Volume 2, Issue A ::: March 1998

A Learner's Story

by Marvin Lewis
Looking back, my first memories as a learner come from home. There were always books around. Momma and Deddy' had the biggest; they were the Bible. My older brother and sisters introduced school books to me. I had good models for early childhood reading and writing. I was read to a lot by all family members. I was well-rooted in reading and writing before I hit kindergarten.

On the first day of school, Dick and Jane was read to the whole class by yours truly. That's only because I learned from my sister. As for forces working against me, well, when you are the only Black person in your class from grades three through six: well, use your imagination. Kids can be mean at times; sometimes it was me. Once you get called a slur you're not really concentrating on the classroom, you're concentrating on retaliating.

I was working at Goodwill Industries when I decided to take classes at Goodwill Community Learning Center. It had been 18 years since I graduated from high school. While working, it hit me that unless I improved my education I would continue to be in dead end jobs since all I had were labor skills. So I started taking classes.

My family and friends were very supportive. They thought it was wonderful. The atmosphere was good. The Learning Center let me work at my own pace. What I liked the most about it was how the students were given the opportunity to have a major say in things.

Then I became a peer teacher. I helped with sharing information, getting information from everyone in the class. I really can't remember how they figured I had an interest in doing this. I think they asked me.

Of course, I got discouraged because it was new to me. But fortunately, a staff person shared with me that discouragement along with frustration is a learning process. As for quitting, it entered my mind, but I was immediately snapped back into reality by looking into my children's eyes.
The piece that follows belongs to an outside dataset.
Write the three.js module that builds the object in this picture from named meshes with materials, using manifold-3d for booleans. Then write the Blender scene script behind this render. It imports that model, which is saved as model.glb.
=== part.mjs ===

The advice that I would share with staff and program directors would be this: don't fake the funk. That means don't pretend with the students. We can see right through it.

About the Author

Marvin Lewis is the seventh son of 16 children. His parents moved from Louisiana to Washington in 1952. He is the father of three children and an American Red Cross volunteer in disaster relief. As an Americorps volunteer, he is in his second year as a student organizer at the Goodwill.